O conteúdo da ata do Copom trouxe uma mensagem que se mostrou alinhada ao conteúdo do comunicado, avaliam os profissionais do Bank of America.

“O BC reforçou sua dependência de dados e enfatizou a menor chance de retomar um ciclo de aperto”, aponta o BofA, cujo cenário básico continua a indicar o início dos cortes de juros em agosto, com a Selic em 11,75% no fim do ano.

“Os efeitos defasados acumulados do ciclo de aperto e do aperto do crédito local devem pesar nas decisões de política monetária à frente. Mantemos nossa visão recentemente revisada de que o BC iniciará o ciclo de flexibilização em agosto, com um corte de 0,5 ponto, e a Selic chegará a 11,75% em 2023”, apontam o chefe de economia para Brasil e de estratégia para América Latina do BofA, David Beker, e a economista Natacha Perez em relatório enviado a clientes.

Beker e Perez apontam, ainda, que a ata trouxe uma descrição “minuciosa” dos canais de transmissão da política monetária, ao mesmo tempo em que tem elementos mais “hawkish” e mais “dovish”.

Do lado mais suave, o destaque dos profissionais do BofA fica com a menor incerteza fiscal.

“A aprovação de um projeto de lei sólido e crível foi destacada como chave para a redução das expectativas de inflação à frente. A deflação na inflação do produtor e o impacto limitado das dificuldades financeiras estrangeiras sobre os ativos locais também foram reconhecidos”, dizem.

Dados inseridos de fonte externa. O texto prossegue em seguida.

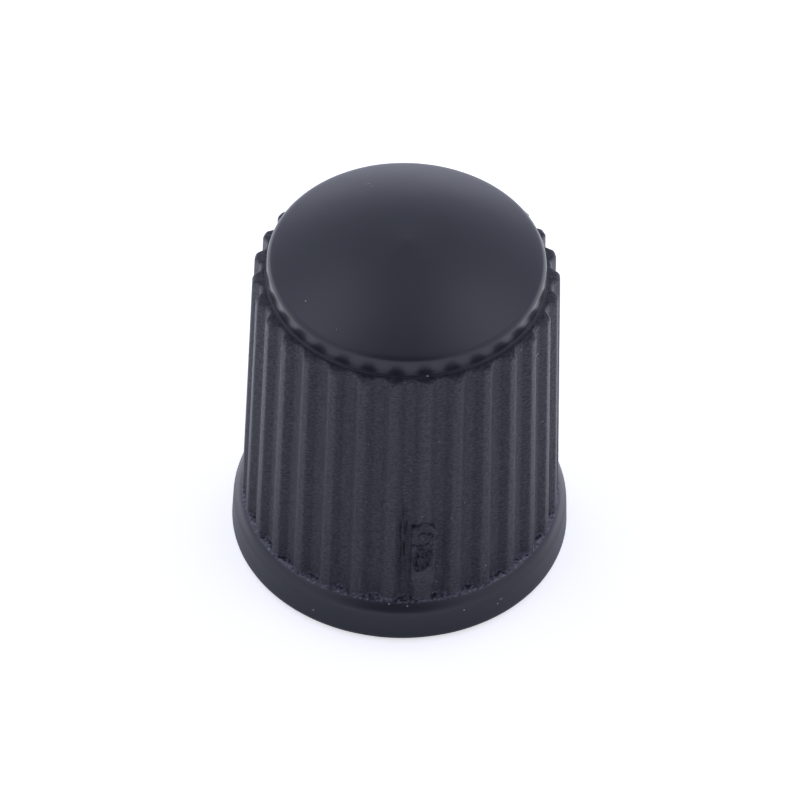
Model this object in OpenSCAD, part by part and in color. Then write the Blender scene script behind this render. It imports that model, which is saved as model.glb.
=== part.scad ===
// Screw-on dust cap for a tyre valve, moulded in one piece of black plastic.
// The mouth is at the bottom and faces down, and the cap stands on its rim.
// All sizes are in millimetres. The cap's axis is Z, and the front faces -Y.

/* [Collar] */
// Diameter over the collar
collar_d = 10.4; // [10.2:0.1:11.4]
// Height of the collar above the mouth
collar_h = 1.5; // [1.3:0.05:2]
// Lean of the collar's side, in degrees
collar_draft = 2.4; // [0:0.2:5]
// Radius of the collar's lower edge
foot_r = 0.26; // [0.1:0.02:0.4]
// Radius of the collar's shoulder, up to where the ribs stand
shoulder_r = 0.5; // [0.3:0.05:0.6]

/* [Ribbed grip] */
// Height of the flat rib tops above the mouth
ledge_z = 10.73; // [9.8:0.01:11.2]
// Diameter over the ribs at their tops
rib_top_d = 9.35; // [9.3:0.01:9.5]
// Slope of the ribs, in degrees, so that they leave the mould
rib_draft = 1.42; // [0.5:0.02:2]
// Number of ribs
rib_count = 30; // [24:1:36]
// Turn of the first rib from the front, in degrees
rib_turn = -3; // [-6:0.5:6]
// Width of a rib's crest at its top
crest_w = 0.3; // [0.2:0.02:0.4]
// Depth of the valleys between the ribs
valley_depth = 0.36; // [0.2:0.02:0.4]
// Width of a valley's floor
floor_w = 0.06; // [0.04:0.01:0.12]
// Radius of the ribs' long edges
rib_edge_r = 0.08; // [0.04:0.01:0.12]
// Chamfer at the ribs' top corners
rib_end = 0.06; // [0.02:0.01:0.12]

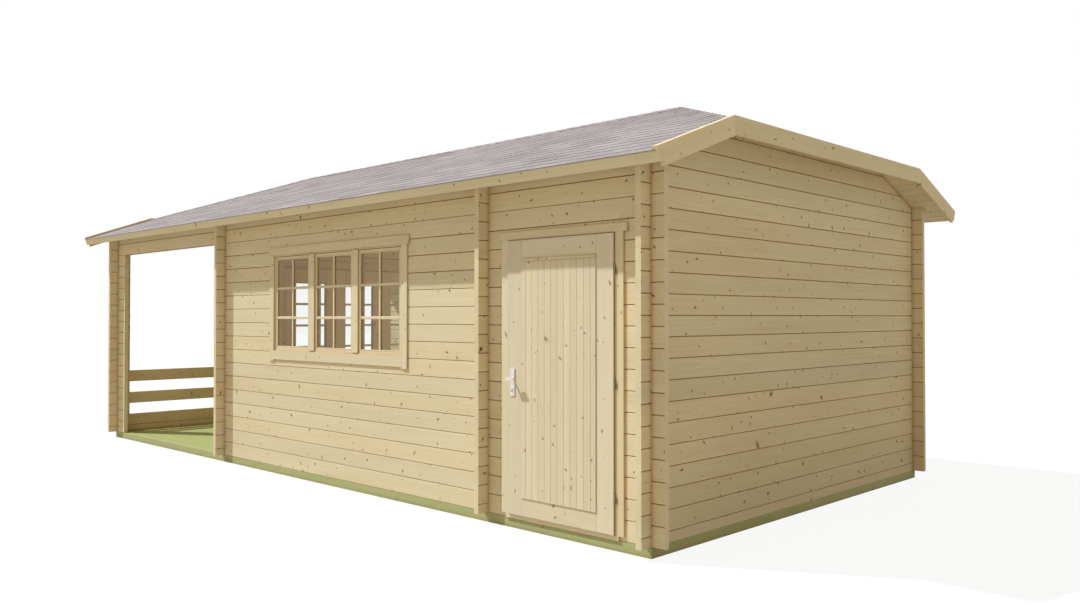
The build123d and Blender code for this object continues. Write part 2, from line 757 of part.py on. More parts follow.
with BuildPart() as window_trim:
    y0 = front_face - TRIM_T
    inner_left = WINDOW_X - WINDOW_W / 2
    inner_right = WINDOW_X + WINDOW_W / 2
    trim_foot = WINDOW_BOTTOM - WINDOW_SILL_TRIM
    for x0, x1 in ((inner_left - WINDOW_TRIM, inner_left), (inner_right, inner_right + WINDOW_TRIM)):
        block(x0, x1, y0, front_face, trim_foot - WINDOW_TRIM_DROP, WINDOW_TOP - TRIM_JOINT)
    block(
        inner_left + TRIM_JOINT, inner_right - TRIM_JOINT, y0, front_face, trim_foot, WINDOW_BOTTOM,
    )
    past = WINDOW_TRIM + WINDOW_HEAD_PAST
    block(
        inner_left - past, inner_right + past, y0, front_face,
        WINDOW_TOP, WINDOW_TOP + WINDOW_HEAD_TRIM,
    )
finish(window_trim, "window_trim")

# --- Store door ---------------------------------------------------------------------------------
jamb_left = hole_left + JOINERY_FIT
jamb_right = hole_right - JOINERY_FIT
jamb_head = hole_top - JOINERY_FIT
lip_back = front_face - DOOR_REVEAL
leaf_front = lip_back - DOOR_LIP_T
leaf_back = leaf_front + DOOR_T

with BuildPart() as store_door_frame:
    clear_head = jamb_head - DOOR_JAMB
    block(
        jamb_left, jamb_left + DOOR_JAMB, front_face, front_inner, BEARER_H + DOOR_SILL_H + TRIM_JOINT,
        clear_head - TRIM_JOINT,
    )
    block(
        jamb_right - DOOR_JAMB, jamb_right, front_face, front_inner,
        BEARER_H + DOOR_SILL_H + TRIM_JOINT, clear_head - TRIM_JOINT,
    )
    block(jamb_left, jamb_right, front_face, front_inner, clear_head, jamb_head)
    block(jamb_left, jamb_right, front_face - TRIM_T, front_inner, BEARER_H, BEARER_H + DOOR_SILL_H)
finish(store_door_frame, "store_door_frame")

with BuildPart() as store_door_trim:
    y0 = front_face - TRIM_T
    foot = BEARER_H + DOOR_SILL_H + TRIM_JOINT
    head = DOOR_TOP + LEAF_GAP
    outer_left = DOOR_LEFT - LEAF_GAP - DOOR_SIDE_TRIM
    outer_right = DOOR_RIGHT + LEAF_GAP + DOOR_SIDE_TRIM
    block(outer_left, outer_left + DOOR_SIDE_TRIM, y0, front_face, foot, head - TRIM_JOINT)
    block(outer_right - DOOR_SIDE_TRIM, outer_right, y0, front_face, foot, head - TRIM_JOINT)
    block(
        outer_left - DOOR_HEAD_PAST, outer_right + DOOR_HEAD_PAST, y0, front_face,
        head, head + DOOR_HEAD_TRIM,
    )
finish(store_door_trim, "store_door_trim")

spindle_x = DOOR_LEFT + HANDLE_FROM_EDGE
panel_left = DOOR_LEFT + DOOR_STILE
panel_right = DOOR_RIGHT - DOOR_STILE
panel_foot = DOOR_BOTTOM + DOOR_RAIL
panel_head = DOOR_TOP - DOOR_RAIL

with BuildPart() as store_door_leaf:
    inset = DOOR_LAP + DOOR_PLAY
    block(DOOR_LEFT, DOOR_RIGHT, leaf_front, lip_back, DOOR_BOTTOM, DOOR_TOP)
    block(DOOR_LEFT + inset, DOOR_RIGHT - inset, lip_back, leaf_back, DOOR_BOTTOM, DOOR_TOP - inset)
    block(
        panel_left, panel_right, leaf_front - CUT, leaf_front + PANEL_SET, panel_foot, panel_head,
        Mode.SUBTRACT,
    )
    grooves = int((panel_right - panel_left) / PANEL_BOARD)
    first_groove = (panel_left + panel_right) / 2 - (grooves - 1) * PANEL_BOARD / 2
    for number in range(grooves):
        x = first_groove + number * PANEL_BOARD
        with BuildSketch(Plane.XY.offset(panel_foot)):
            with BuildLine():
                Polyline(
                    (x - PANEL_GROOVE_W / 2, leaf_front + PANEL_SET),
                    (x, leaf_front + PANEL_SET + PANEL_GROOVE_D),
                    (x + PANEL_GROOVE_W / 2, leaf_front + PANEL_SET),
                    (x, leaf_front + PANEL_SET - PANEL_GROOVE_D),
                    close=True,
                )
            make_face()
        extrude(amount=panel_head - panel_foot, mode=Mode.SUBTRACT)
    with BuildSketch(Plane.YZ.offset(panel_left)):
        with BuildLine():
            Polyline(
                (leaf_front + PANEL_SET, panel_head),
                (leaf_front, panel_head),
                (leaf_front - DRIP_OUT, panel_head - DRIP_H / 2),
                (leaf_front - DRIP_OUT, panel_head - DRIP_H),
                (leaf_front + PANEL_SET, panel_head - DRIP_H),
                close=True,
            )
        make_face()
    extrude(amount=panel_right - panel_left)
    with Locations(Plane.XZ.offset(-leaf_back)):
        with Locations((spindle_x, HANDLE_Z)):
            Cylinder(SPINDLE_D / 2 + SPINDLE_BORE, 2 * DOOR_T, mode=Mode.SUBTRACT)
finish(store_door_leaf, "store_door_leaf")


def plate_outline(x, z):
    """A long plate, and the hole for its spindle."""
    with Locations((x, z + (PLATE_UP - PLATE_DOWN) / 2)):
        RectangleRounded(PLATE_W, PLATE_UP + PLATE_DOWN, PLATE_CORNER)
    with Locations((x, z)):
        Circle(SPINDLE_D / 2 + SPINDLE_FIT, mode=Mode.SUBTRACT)


with BuildPart() as store_door_plates:
    for face, outward in ((leaf_front, 1), (leaf_back, -1)):
        with BuildSketch(Plane.XZ.offset(-face)):
            plate_outline(spindle_x, HANDLE_Z)
        extrude(amount=outward * PLATE_T)
        with BuildSketch(Plane.XZ.offset(-face + outward * PLATE_T)):
            with Locations((spindle_x, HANDLE_Z - KEY_DROP)):
                Circle(KEY_CORE_D / 2)
        extrude(amount=outward * KEY_CORE_OUT)
finish(store_door_plates, "store_door_plates")


with BuildPart() as store_door_lever:
    with Locations(Plane.XZ.offset(-(leaf_front + leaf_back) / 2)):
        with Locations((spindle_x, HANDLE_Z)):
            Cylinder(SPINDLE_D / 2, DOOR_T + 2 * (LEVER_REACH - LEVER_T))
    for face, outward in ((leaf_front, 1), (leaf_back, -1)):
        with BuildSketch(Plane.XZ.offset(-face + outward * (LEVER_REACH - LEVER_T))):
            with Locations((spindle_x - LEVER_H / 2, HANDLE_Z)):
                SlotOverall(LEVER_LENGTH, LEVER_H, align=(Align.MIN, Align.CENTER))
        extrude(amount=outward * LEVER_T)
finish(store_door_lever, "store_door_lever")

hinge_x = DOOR_RIGHT + HINGE_D / 2 + HINGE_BITE
hinge_y = front_face - TRIM_T - HINGE_D / 2 - HINGE_BITE
hinge_levels = (
    DOOR_BOTTOM + HINGE_MARGIN,
    (DOOR_BOTTOM + DOOR_TOP) / 2,
    DOOR_TOP - HINGE_MARGIN,
)

with BuildPart() as store_hinge_posts:
    for z in hinge_levels:
        low = z - HINGE_GAP / 2 - HINGE_HALF
        with Locations((hinge_x, hinge_y, low)):
            Cylinder(HINGE_D / 2, HINGE_HALF, align=(Align.CENTER, Align.CENTER, Align.MIN))
            Cylinder(
                HINGE_PIN_D / 2, 2 * HINGE_HALF - HINGE_PIN_SHORT,
                align=(Align.CENTER, Align.CENTER, Align.MIN),
            )
        block(
            hinge_x, hinge_x + HINGE_WING, front_face - TRIM_T - HINGE_WING_T,
            front_face - TRIM_T, low, low + HINGE_HALF,
        )
finish(store_hinge_posts, "store_hinge_posts")

with BuildPart() as store_hinge_cups:
    for z in hinge_levels:
        low = z + HINGE_GAP / 2
        with Locations((hinge_x, hinge_y, low)):
            Cylinder(HINGE_D / 2, HINGE_HALF, align=(Align.CENTER, Align.CENTER, Align.MIN))
        block(
            DOOR_RIGHT, DOOR_RIGHT + HINGE_WING_T, leaf_front, hinge_y, low, low + HINGE_HALF,
        )
        with Locations((hinge_x, hinge_y, low)):
            Cylinder(
                HINGE_PIN_D / 2 + HINGE_PIN_FIT, HINGE_HALF - HINGE_PIN_SHORT / 2,
                align=(Align.CENTER, Align.CENTER, Align.MIN), mode=Mode.SUBTRACT,
            )
finish(store_hinge_cups, "store_hinge_cups")

# --- Folding door to the terrace ----------------------------------------------------------------
screen_x0 = TERRACE_X - LOG_T / 2
screen_x1 = TERRACE_X + LOG_T / 2
frame_y0 = screen_front + JOINERY_FIT
frame_y1 = screen_back - JOINERY_FIT
frame_top = SCREEN_TOP - JOINERY_FIT
sill_top = BEARER_H + SCREEN_SILL_H
leaf_foot = sill_top + SCREEN_SEAT
leaf_head = frame_top - SCREEN_FRAME - LEAF_GAP

with BuildPart() as terrace_door_frame:
    block(screen_x0, screen_x1, frame_y0, frame_y1, BEARER_H, sill_top)
    block(screen_x0, screen_x1, frame_y0, frame_y1, frame_top - SCREEN_FRAME, frame_top)
    for y0 in (frame_y0, frame_y1 - SCREEN_FRAME):
        block(
            screen_x0, screen_x1, y0, y0 + SCREEN_FRAME, sill_top + TRIM_JOINT,
            frame_top - SCREEN_FRAME - TRIM_JOINT,
        )
finish(terrace_door_frame, "terrace_door_frame")

first_leaf = SCREEN_Y - (SCREEN_LEAVES - 1) * LEAF_PITCH / 2
leaf_middles = [first_leaf + number * LEAF_PITCH for number in range(SCREEN_LEAVES)]
leaf_half = (LEAF_PITCH - SCREEN_GAP) / 2
screen_leaf_x = TERRACE_X - LOG_T / 2 + SCREEN_LEAF_T / 2

with BuildPart() as terrace_door_leaves:
    for y in leaf_middles:
        block(
            screen_leaf_x - SCREEN_LEAF_T / 2, screen_leaf_x + SCREEN_LEAF_T / 2,
            y - leaf_half, y + leaf_half, leaf_foot, leaf_head,
        )
        block(
            screen_leaf_x - SCREEN_LEAF_T, screen_leaf_x + SCREEN_LEAF_T,
            y - SCREEN_GLASS_W / 2, y + SCREEN_GLASS_W / 2, SCREEN_GLASS_BOTTOM, SCREEN_GLASS_TOP,
            Mode.SUBTRACT,
        )
finish(terrace_door_leaves, "terrace_door_leaves")

with BuildPart() as terrace_door_glass:
    for y in leaf_middles:
        half = SCREEN_GLASS_W / 2 - GLASS_FIT
        block(
            screen_leaf_x - GLASS_T / 2, screen_leaf_x + GLASS_T / 2, y - half, y + half,
            SCREEN_GLASS_BOTTOM + GLASS_FIT, SCREEN_GLASS_TOP - GLASS_FIT,
        )
finish(terrace_door_glass, "terrace_door_glass")

with BuildPart() as terrace_door_trim:
    lap = SCREEN_FRAME / 2
    for x0, x1 in ((screen_x0 - TRIM_T, screen_x0), (screen_x1, screen_x1 + TRIM_T)):
        block(
            x0, x1, frame_y0 + lap - SCREEN_TRIM, frame_y0 + lap,
            BEARER_H + FLOOR_T + TRIM_JOINT, frame_top - lap - TRIM_JOINT,
        )
        block(
            x0, x1, frame_y1 - lap, frame_y1 - lap + SCREEN_TRIM,
            BEARER_H + FLOOR_T + TRIM_JOINT, frame_top - lap - TRIM_JOINT,
        )
        block(
            x0, x1, frame_y0 + lap - SCREEN_TRIM, frame_y1 - lap + SCREEN_TRIM,
            frame_top - lap, frame_top - lap + SCREEN_TRIM,
        )
finish(terrace_door_trim, "terrace_door_trim")
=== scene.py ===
import math
import random

import bmesh
import bpy
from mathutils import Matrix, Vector


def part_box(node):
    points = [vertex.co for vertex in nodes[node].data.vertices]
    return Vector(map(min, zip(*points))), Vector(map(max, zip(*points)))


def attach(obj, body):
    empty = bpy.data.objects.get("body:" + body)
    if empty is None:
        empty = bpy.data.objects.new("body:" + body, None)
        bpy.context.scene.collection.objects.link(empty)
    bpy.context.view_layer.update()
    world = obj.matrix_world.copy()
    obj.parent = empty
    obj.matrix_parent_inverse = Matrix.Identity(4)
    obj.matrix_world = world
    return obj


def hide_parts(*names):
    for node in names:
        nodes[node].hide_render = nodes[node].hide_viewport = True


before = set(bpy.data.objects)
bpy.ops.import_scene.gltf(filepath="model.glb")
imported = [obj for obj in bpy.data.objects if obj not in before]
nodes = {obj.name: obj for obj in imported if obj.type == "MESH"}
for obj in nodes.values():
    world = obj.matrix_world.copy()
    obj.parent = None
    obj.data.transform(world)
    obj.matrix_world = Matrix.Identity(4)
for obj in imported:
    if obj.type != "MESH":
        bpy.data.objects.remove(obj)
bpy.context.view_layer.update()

# --- Sizes, in metres ---
LOG_H = 0.135            # one course of logs
LOG_FOOT = 0.070         # underside of the first log of the front and back walls
PITCH = math.radians(20.4)
RIDGE_Z = 3.285
BARGE_X = 4.390
ROOF_X = 4.368           # end of the roof layers
HIP_LENGTH = 1.470       # in plan, from the end of the ridge to the barge boards
RIDGE_HALF = BARGE_X - HIP_LENGTH
SHINGLE_T = 0.006
ROOF_BOARD_T = 0.068
BARGE_TOP = 0.044        # width of the barge boards' top on the slopes
FASCIA_PAST = 0.028      # shingles past the roof boards, down the slope
BEARER_INNER = 1.9483    # the front and back bearers lie further from the middle
HAIR = 1e-6              # as good as nothing

random.seed(20)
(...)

Já do lado mais conservador, os profissionais do BofA dão ênfase à discussão no Copom sobre um possível aumento nos juros de equilíbrio.

“O BC continuou avaliando a possibilidade de aumentar sua estimativa de taxa de juros real neutra, em meio à resiliência da atividade, ao lento processo desinflacionário e ao risco de medidas parafiscais expansionistas, mas optou por mantê-la em 4%. As expectativas de inflação de longo prazo não ancoradas também foram destacadas, reforçando seu impacto negativo no processo desinflacionário”, dizem.

Sem flexibilização

Sérgio Goldenstein, estrategista-chefe da Warren Rena, avalia que a ata do Copom manteve o tom hawkish do comunicado, sem sinalizar a possibilidade de início do ciclo de relaxamento monetário.

O especialista destaca os seguintes pontos do documento:

  • A menção de que a desaceleração da atividade está sendo mais gradual e que o mercado de trabalho se mostra resiliente;
  • O detalhamento do debate sobre a taxa de juros neutra, com alguns membros apontando os fatores que poderiam fundamentar um patamar mais elevado;
  • A avaliação de que os dados mais recentes corroboram a visão de um processo de desinflação mais lento;
  • O reconhecimento do comportamento benigno recente dos preços no atacado, mas em linha com a visão do Comitê;
  • A manutenção da preocupação com a desancoragem das expectativas de inflação;
  • A avaliação de que a apresentação do arcabouço fiscal reduziu a incerteza associada a cenários extremos de crescimento da dívida pública, mas enfatizando novamente que não há relação mecânica entre a convergência de inflação e a aprovação do arcabouço, dado que a trajetória de inflação segue condicional à reação das expectativas e das condições financeiras;
  • A exclusão, no cenário prospectivo do hiato do produto, de um possível contração de crédito mais intensa que a projetada;
  • E a ênfase de que a conjuntura demanda paciência e serenidade na condução da política monetária.

“Alguma flexibilização do discurso se deu apenas na avaliação de que os cenários que poderiam requerer a retomada do ciclo de aperto monetário se tornaram menos prováveis, mas vale ressaltar que esses cenários já apresentavam menor probabilidade anteriormente e que seguem como uma possibilidade”, escreve Goldenstein.

“Em outras palavras, o cenário alternativo à estabilidade da Selic por um período prolongado continua a ser de elevação e não de redução”, completa o estrategista-chefe da Warren Rena.

‘Documento político’

Já a ministra do Planejamento e Orçamento, Simone Tebet, afirmou que a realidade brasileira hoje é outra quando comparada ao ano passado. Assim, segundo ela, não é mais justificável que a taxa básica de juros seja fixada em 13,75% ao ano pelo Banco Central.

“Atas e comunicados do Banco Central são documentos políticos, e ali tem de vir a visão macro do Brasil”, disse a ministra aos senadores.

“Passamos por uma eleição conturbada, havia uma briga, um conflito entre poderes. Tudo isso atinge a macroeconomia. Hoje não temos essa realidade, temos um Congresso responsável, que está atento, não só aprovando projetos do governo federal, mas fiscalizando o governo e fiscalizando a ministra do Planejamento. Os dados são outros”, disse a ministra.